-- Goal --
Return only the lines from the top of the material through the line marked by "# small lead-in at both ends of its bore.", unaltered.

-- Given data --

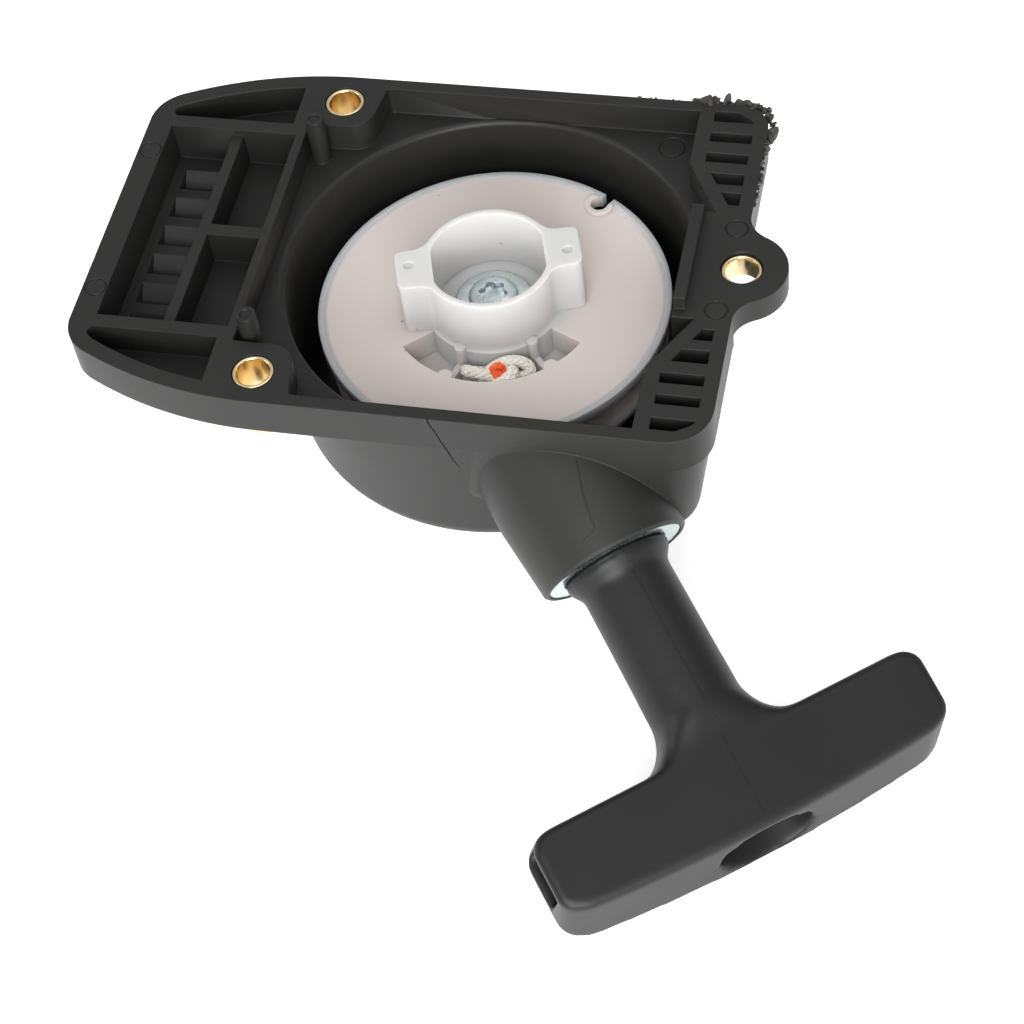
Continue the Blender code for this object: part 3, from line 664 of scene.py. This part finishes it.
# %% Put the housing together
late = group("housing_inner")
post_r, post_top = 6.0, -16.7
seat_out, seat_in, seat_high, seat_sunk = 33.6, 32.2, 2.6, 1.0
pin_x, pin_y, pin_top = -40.3, 26.1, 4.5
rod("rotor_post", post_r, post_top, bowl_floor - 1.2, 0.0, 0.0, late)
seat = [(seat_out, bowl_floor + seat_high), (seat_out, bowl_floor - seat_sunk),
        (seat_in, bowl_floor - seat_sunk), (seat_in, bowl_floor + seat_high)]
turned("cassette_seat", seat, 128, late, None, True)
for side in (1, -1):
    rod("locating_pin", 1.9, pin_top, -tray_depth + 0.8, pin_x, side * pin_y, late, 40)
rib_shape = [(-11.5, -5.0), (13.4, -5.0)] + arc(13.4 - 1.5, 1.5, 1.5, 0.0, 90.0, 6) + [(-11.5, 3.0)]
prism("guard_rib", rib_shape, right_x - 8.8, right_x - 11.15, late, sideways)

holes = group("housing_holes")
rod("screw_hole", 2.8, 5.0, -30.0, 0.0, 0.0, holes)
for side in (1, -1):
    rod("pin_dimple", 1.15, 6.0, pin_top - 0.3, pin_x, side * pin_y, holes, 32)

housing = prism("housing_shell", tray_outline(), 0.0, -tray_depth, scene.collection)
combine(housing, "UNION", outer)
combine(housing, "DIFFERENCE", hollow)
combine(housing, "UNION", late)
combine(housing, "DIFFERENCE", holes)
combine(housing, "DIFFERENCE", marks)
bake(housing, 30.0)
hand_over(housing, housing_black, "housing", "housing_black", "starter_housing")

# %% [markdown]
# ## Brass bushings
# Three turned brass sleeves take the clamping force of the screws. Each is a closed ring with a
# small lead-in at both ends of its bore.

# %% Bushings
for name, x, y, top, length in (("bushing_rear_left", bolt_x, bolt_y, -0.1, 13.8),
                                ("bushing_front_left", bolt_x, -bolt_y, -0.1, 13.8),
                                ("bushing_right", right_x, 0.0, -0.7, 5.0)):
    ring = rounded_profile([(bush_r, top), (bush_r, top - length), (bush_bore, top - length),
                            (bush_bore, top)], 0.3)
    sleeve = turned("sleeve_" + name[8:], ring, 96, scene.collection,
                    Matrix.Translation((x * MM, y * MM, 0.0)), True)
    hand_over(bake(sleeve, 50.0), brass, "housing", "brass", name)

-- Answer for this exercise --
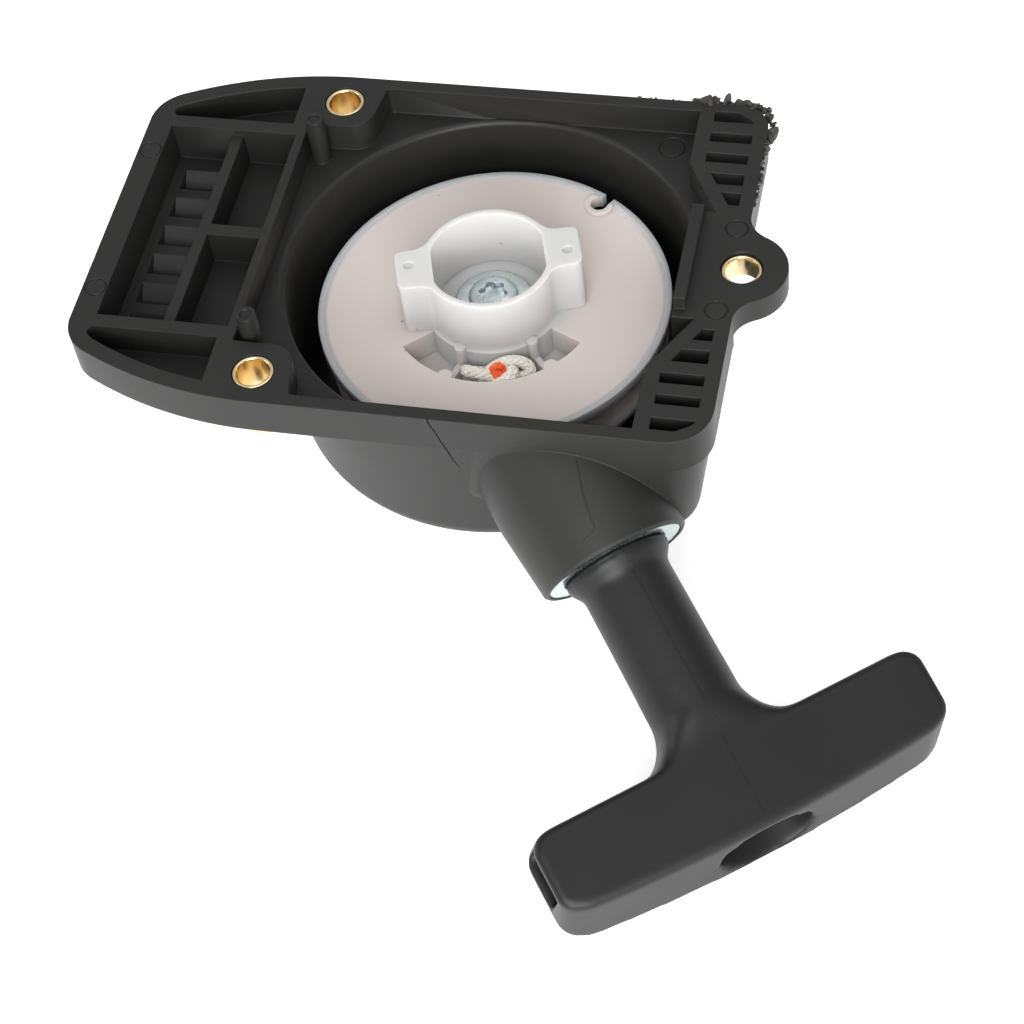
Continue the Blender code for this object: part 3, from line 664 of scene.py. This part finishes it.
# %% Put the housing together
late = group("housing_inner")
post_r, post_top = 6.0, -16.7
seat_out, seat_in, seat_high, seat_sunk = 33.6, 32.2, 2.6, 1.0
pin_x, pin_y, pin_top = -40.3, 26.1, 4.5
rod("rotor_post", post_r, post_top, bowl_floor - 1.2, 0.0, 0.0, late)
seat = [(seat_out, bowl_floor + seat_high), (seat_out, bowl_floor - seat_sunk),
        (seat_in, bowl_floor - seat_sunk), (seat_in, bowl_floor + seat_high)]
turned("cassette_seat", seat, 128, late, None, True)
for side in (1, -1):
    rod("locating_pin", 1.9, pin_top, -tray_depth + 0.8, pin_x, side * pin_y, late, 40)
rib_shape = [(-11.5, -5.0), (13.4, -5.0)] + arc(13.4 - 1.5, 1.5, 1.5, 0.0, 90.0, 6) + [(-11.5, 3.0)]
prism("guard_rib", rib_shape, right_x - 8.8, right_x - 11.15, late, sideways)

holes = group("housing_holes")
rod("screw_hole", 2.8, 5.0, -30.0, 0.0, 0.0, holes)
for side in (1, -1):
    rod("pin_dimple", 1.15, 6.0, pin_top - 0.3, pin_x, side * pin_y, holes, 32)

housing = prism("housing_shell", tray_outline(), 0.0, -tray_depth, scene.collection)
combine(housing, "UNION", outer)
combine(housing, "DIFFERENCE", hollow)
combine(housing, "UNION", late)
combine(housing, "DIFFERENCE", holes)
combine(housing, "DIFFERENCE", marks)
bake(housing, 30.0)
hand_over(housing, housing_black, "housing", "housing_black", "starter_housing")

# %% [markdown]
# ## Brass bushings
# Three turned brass sleeves take the clamping force of the screws. Each is a closed ring with a
# small lead-in at both ends of its bore.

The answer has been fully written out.